Telecom law upgrades for a digital authoritarian state


The Telecom Bill 2023 extends the colonial architecture of regulation to digital authoritarianism, marking India’s transformation to a ‘rashtra’.

Political Maneuvering and Symbolism

  • Announcement Strategy: Union Minister Ashwini Vaishnav's strategic tweet announces the passage of the Telecom Bill, emphasizing the PM's vision.
  • Cultural Nativism: Deliberate use of "Bharat" and individual credit to the PM constructs a narrative of cultural nativism, diverting attention.
  • Concerns: Telecom Bill employs strategic political messaging, introduces nationalistic elements, and raises concerns about innovation and authoritarian control, signifying a shift away from democratic principles.

Implications of Telecom Bill 2023

  • Nationalistic Naming: Telecom Bill introduces "Digital Bharat Nidhi" and incorporates Indic influence, emphasizing a nationalistic approach.
  • Structural Concerns: Despite renaming, the Telecom Bill fails to address the deepening digital divide and challenges outlined in reports.
  • Innovation Impact: Provisions favoring "national champions" and market entry raise questions about the impact on private firms and user benefits.
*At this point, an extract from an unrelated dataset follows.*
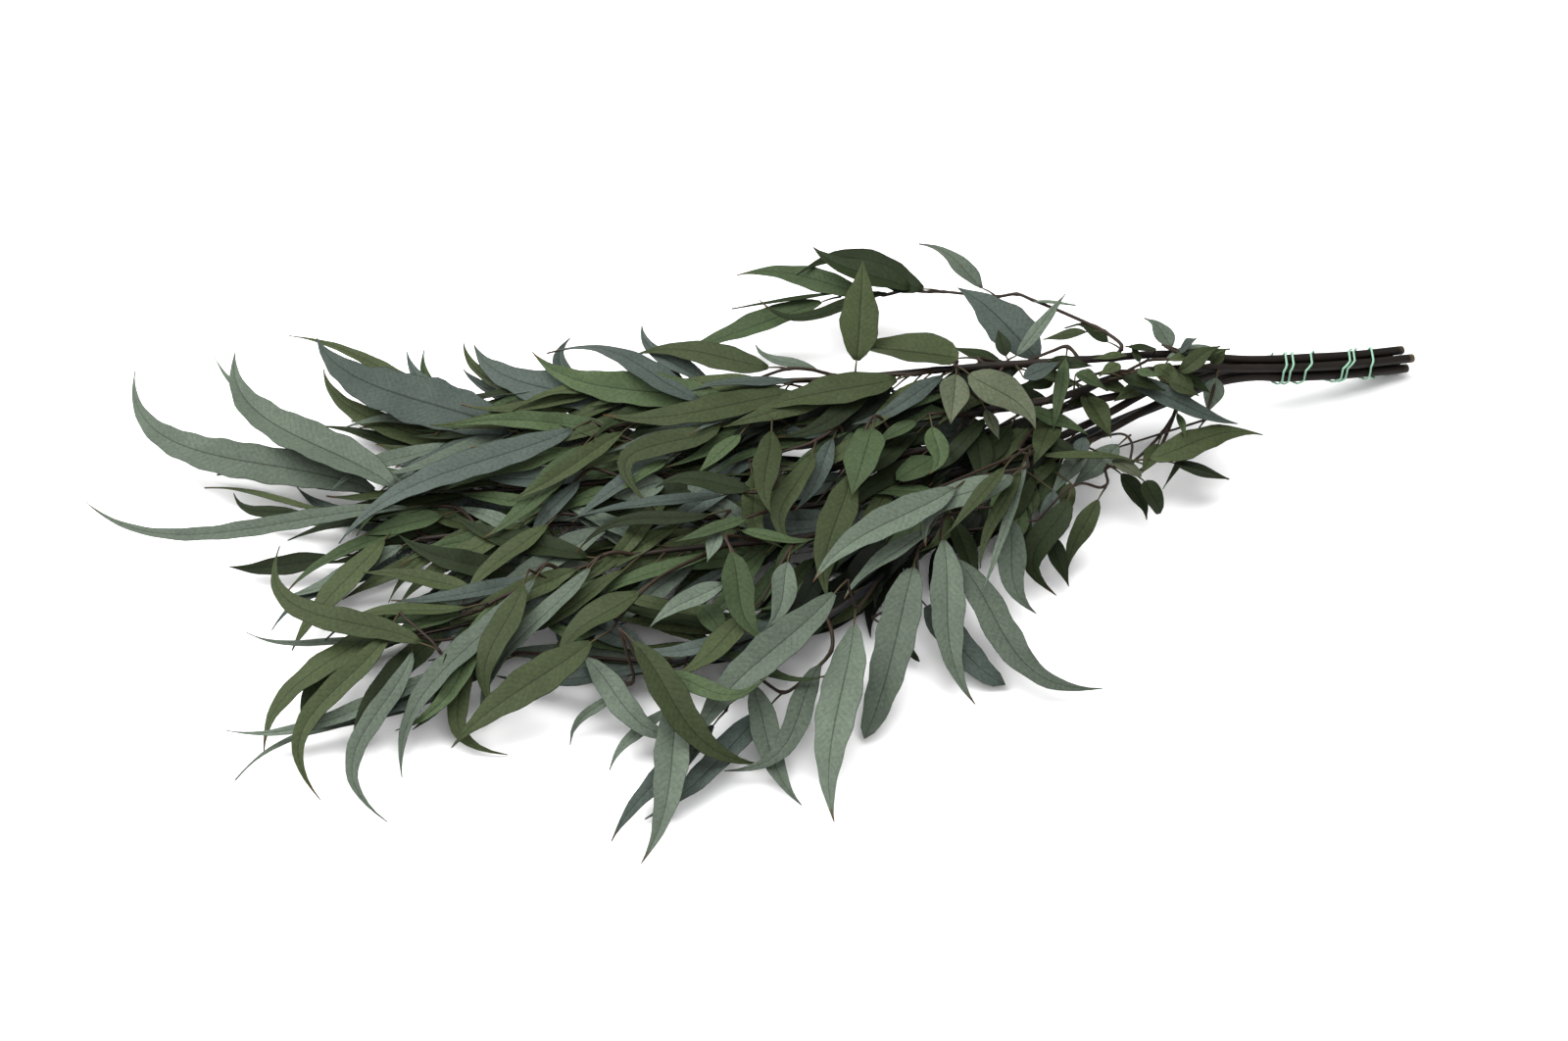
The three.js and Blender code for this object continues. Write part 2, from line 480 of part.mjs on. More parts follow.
function settle() {
  const links = addChains();
  const pairs = meetings();
  const stays = (i) => chains[spots[i].chain].kind === 'branch';
  for (let round = 0; round < ROUNDS; round++) {
    const rise = new Float64Array(spots.length);
    const sink = new Float64Array(spots.length);
    for (const [upper, lower] of pairs) {
      const [p, q] = [spots[upper], spots[lower]];
      const short = p.tall + q.tall + REST_GAP - (p.p.z - q.p.z);
      if (short <= 0) continue;
      const share = stays(upper) || stays(lower) ? 1 : 0.5;
      rise[upper] = Math.max(rise[upper], short * share);
      sink[lower] = Math.max(sink[lower], short * share);
    }
    for (const [a, b] of links) {
      const gap = (spots[a].p.z - spots[a].start) - (spots[b].p.z - spots[b].start);
      rise[b] += gap / 4;
      rise[a] -= gap / 4;
    }
    const drift = spots.map((spot, i) => spot.p.z + PACE * (rise[i] - sink[i]) - spot.start);
    const smoothing = round < ROUNDS - LAST_ROUNDS ? SMOOTHING : LAST_SMOOTHING;
    for (const chain of chains.filter((one) => one.kind !== 'branch')) {
      for (let k = 0; k < chain.count; k++) {
        const i = chain.first + k;
        const before = drift[k > 0 ? i - 1 : i];
        const after = drift[k < chain.count - 1 ? i + 1 : i];
        const held = chain.kind === 'shoot' && k === 0;
        const moved = held ? 0 : mix(drift[i], (before + after) / 2, smoothing) * FADE;
        spots[i].p.z = Math.max(spots[i].start + moved, spots[i].tall + TABLE_GAP);
        spots[i].p.y = spots[i].v - spots[i].p.z;
      }
    }
  }
}
settle();

// ---- Solids -------------------------------------------------------------------------------

function leafSolid(leaf, grow) {
  const node = leaf.shoot.line[leaf.shoot.nodes[leaf.shoot.leaves.indexOf(leaf)]];
  const at = (s) => {
    const f = s * (leaf.line.length - 1);
    const i = Math.min(Math.floor(f), leaf.line.length - 2);
    return leaf.line[i].clone().lerp(leaf.line[i + 1], f - i);
  };
  const first = at(LEAF_STATIONS[0]);
  const stalk = first.clone().sub(node).normalize();
  const stalkRadius = PETIOLE_RADIUS + grow;
  const rings = [
    { centre: node.clone().addScaledVector(stalk, -SHOOT_RADIUS), along: stalk, half: stalkRadius,
      rise: 0, thick: stalkRadius },
    { centre: first, along: stalk, half: stalkRadius, rise: 0, thick: stalkRadius }];
  for (const s of LEAF_STATIONS.slice(1)) {
    const half = (leaf.width / 2) * shape(leaf)(s);
    rings.push({ centre: at(s), along: at(Math.min(1, s + 0.05)).sub(at(s - 0.05)).normalize(),
      half: half + EDGE_GROWTH * grow, rise: CUP * half,
      thick: LEAF_THICKNESS / 2 + FACE_GROWTH * grow });
  }
  const firstSide = new THREE.Vector3().crossVectors(UP, leaf.tip.clone().sub(leaf.base)).normalize();
  const directions = carried(rings.map((ring) => ring.along), firstSide);
  const corners = rings.map(({ centre, along, half, rise, thick }, i) => {
    const [side, up] = directions[i].map((way) => way.clone().applyAxisAngle(along, leaf.roll));
    const point = (sideways, upwards) => centre.clone().addScaledVector(side, sideways)
      .addScaledVector(up, upwards);
    return [point(half, rise), point(0, thick), point(-half, rise), point(0, -thick)];
  });
  const onwards = at(1).sub(at(0.9)).normalize();
  corners.push([at(1).addScaledVector(onwards, TIP_GROWTH * grow)]);
  return solidOf(skin(corners));
}

// Every few points of a line, its two ends and the points named in keep.
function thinned(line, stride, keep) {
  return line.filter((_, i) => i === line.length - 1 || keep.includes(i)
    || (i % stride === 0 && !keep.includes(i - 1) && !keep.includes(i + 1)));
}

function stemSolid(branch, grow) {
  return rod(thinned(branch.line, 4, []), (s) => stemRadius(branch)(s) + grow, STEM_SIDES);
}

function shootSolid(shoot, grow) {
  const line = thinned(shoot.line, 3, shoot.nodes);
  return rod(line, (s) => mix(SHOOT_RADIUS, SHOOT_TIP_RADIUS, s) + grow, SHOOT_SIDES);
}

// A taut string round the bundle: it runs round each branch in turn and straight between them.
function stringLine() {
  const centre = smoothLine(BUNDLE.map(vec), 2);
  const line = [];
  const steps = STRING_STOPS.length - 1;
  for (let k = 0; k <= steps * STRING_STEPS; k++) {
    const share = k / STRING_STEPS;
    const i = Math.min(Math.floor(share), steps - 1);
    const x = mix(STRING_STOPS[i], STRING_STOPS[i + 1], share - i);
    const middle = pointAtX(centre, x);
    const along = pointAtX(centre, x - 3).sub(middle).normalize();
    const [side, up] = across(along);
    const turn = Math.PI * (STRING_START - share);
    const out = side.clone().multiplyScalar(-Math.cos(turn)).addScaledVector(up, Math.sin(turn));
    let best = null;
    for (const branch of Object.values(BRANCHES)) {
      const stem = pointAtX(branch.line, x);
      const reach = stem.clone().sub(middle).dot(out) + branch.radius;
      if (!best || reach > best.reach) best = { reach, stem, branch };
    }
    line.push(best.stem.addScaledVector(out, best.branch.radius + GAP + STRING_RADIUS));
  }
  return line;
}

// ---- The part -----------------------------------------------------------------------------

const part = new THREE.Group();
part.name = 'eucalyptus_branch';

function addNode(name, solid, color) {
  const mesh = solid.getMesh();
  const geometry = new THREE.BufferGeometry();
  geometry.setAttribute('position', new THREE.BufferAttribute(mesh.vertProperties.slice(), 3));
  geometry.setIndex([...mesh.triVerts]);
  const node = new THREE.Mesh(geometry, new THREE.MeshStandardMaterial({ color, roughness: 0.6 }));
  node.name = name;
  part.add(node);
}

function largest(solid) {
  return solid.decompose().reduce((best, piece) => (piece.volume() > best.volume() ? piece : best));
}

const stems = Object.entries(BRANCHES).map(([name, branch]) => ({ name, solid: stemSolid(branch, 0),
  grown: stemSolid(branch, GAP) }));
for (const stem of stems) addNode(`stem_${stem.name}`, stem.solid, BARK);

const cord = stringLine();
addNode('tie_string', rod(cord, () => STRING_RADIUS, STRING_SIDES), MINT);

function less(solid, cutters) {
  let rest = solid;
  for (const cutter of cutters) rest = rest.subtract(cutter);
  return rest;
}

const grownStems = stems.map((stem) => stem.grown);
const grownShoots = SHOOTS.map((shoot) => shootSolid(shoot, GAP));
const grownLeaves = [];
SHOOTS.forEach((shoot, n) => {
  const otherShoots = grownShoots.filter((_, k) => k !== n);
  const cutters = [...grownStems, ...otherShoots, ...grownLeaves];
  const twig = less(shootSolid(shoot, 0), [...grownStems, ...grownShoots.slice(0, n)]);
  const blades = shoot.leaves.map((leaf) => less(leafSolid(leaf, 0), cutters));
  const joined = largest(blades.reduce((sum, blade) => sum.add(blade), twig));
  const smoothed = largest(joined.asOriginal().simplify(SMALLEST_DETAIL));
  const number = String(n + 1).padStart(2, '0');
  const tone = TONES[shoot.leaves[0].tone];
  addNode(`shoot_${number}`, smoothed, tone);
  grownLeaves.push(...shoot.leaves.map((leaf) => leafSolid(leaf, GAP)));
});

const box = new THREE.Box3().setFromObject(part);
const shift = new THREE.Vector3(-(box.min.x + box.max.x) / 2, -(box.min.y + box.max.y) / 2, -box.min.z);
for (const node of part.children) node.geometry.translate(shift.x, shift.y, shift.z);

export default part;
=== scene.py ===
# A bunch of preserved willow eucalyptus, tied with mint string, lying on a white table.
# The branches, shoots and leaves follow the CAD part: the same places, in millimetres in the
# part's own layout, are moved into the row frame and turned to metres.
import math

import bpy
import numpy as np
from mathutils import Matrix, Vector


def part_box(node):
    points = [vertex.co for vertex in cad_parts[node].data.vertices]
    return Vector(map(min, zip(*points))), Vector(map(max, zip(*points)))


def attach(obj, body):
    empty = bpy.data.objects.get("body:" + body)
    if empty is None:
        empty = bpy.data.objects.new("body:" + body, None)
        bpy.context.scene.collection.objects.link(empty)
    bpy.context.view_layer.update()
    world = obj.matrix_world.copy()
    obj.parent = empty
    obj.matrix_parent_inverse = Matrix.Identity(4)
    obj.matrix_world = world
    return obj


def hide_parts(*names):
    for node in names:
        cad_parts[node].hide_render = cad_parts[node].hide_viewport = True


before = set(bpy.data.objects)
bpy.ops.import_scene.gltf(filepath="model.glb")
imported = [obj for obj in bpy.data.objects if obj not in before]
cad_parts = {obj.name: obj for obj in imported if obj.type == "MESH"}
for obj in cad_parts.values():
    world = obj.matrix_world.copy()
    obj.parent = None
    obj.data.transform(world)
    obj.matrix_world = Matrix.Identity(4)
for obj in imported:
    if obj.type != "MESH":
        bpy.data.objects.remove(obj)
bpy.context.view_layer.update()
scene = bpy.context.scene

# ---- Sizes, mm, as in the CAD part, with a thinner leaf stalk -----------------------------

STEM_RADIUS = 2.7
STEM_TIP_RADIUS = 1.1
BUNDLE_RADIUS = 5.9
SHOOT_RADIUS = 1.2
SHOOT_TIP_RADIUS = 0.7
PETIOLE_LENGTH = 11
PETIOLE_RADIUS = 0.6
LEAF_THICKNESS = 0.9
STRING_RADIUS = 0.7
GAP = 0.35
REST_GAP = 0.9
ARCH = 0.05
ROLL = math.radians(16)
STRING_STOPS = [315, 317.5, 323, 321.5, 327.5, 330, 341, 353.5, 366.5, 356.5, 369.5, 374.5,
                379, 381.5]
STRING_START = 0.25
SAMPLE_STEP = 6
TABLE_GAP = 0.3  # least height of an underside over the table
TAPER_POWER = 1.2  # above 1, a branch thins late along its length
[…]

Authoritarian Control in Telecom Act

  • State Dominance: The Telecom Bill maintains state control without altering the colonial architecture, cleverly rewording phrases for severity.
  • Vague Definitions: Definitional vagueness in terms like "telecommunication" expands government licensing powers, potentially impacting services like WhatsApp and Gmail.
  • Surveillance State: Insertions like the undefined "national security" and biometric identification requirements contribute to a growing surveillance state.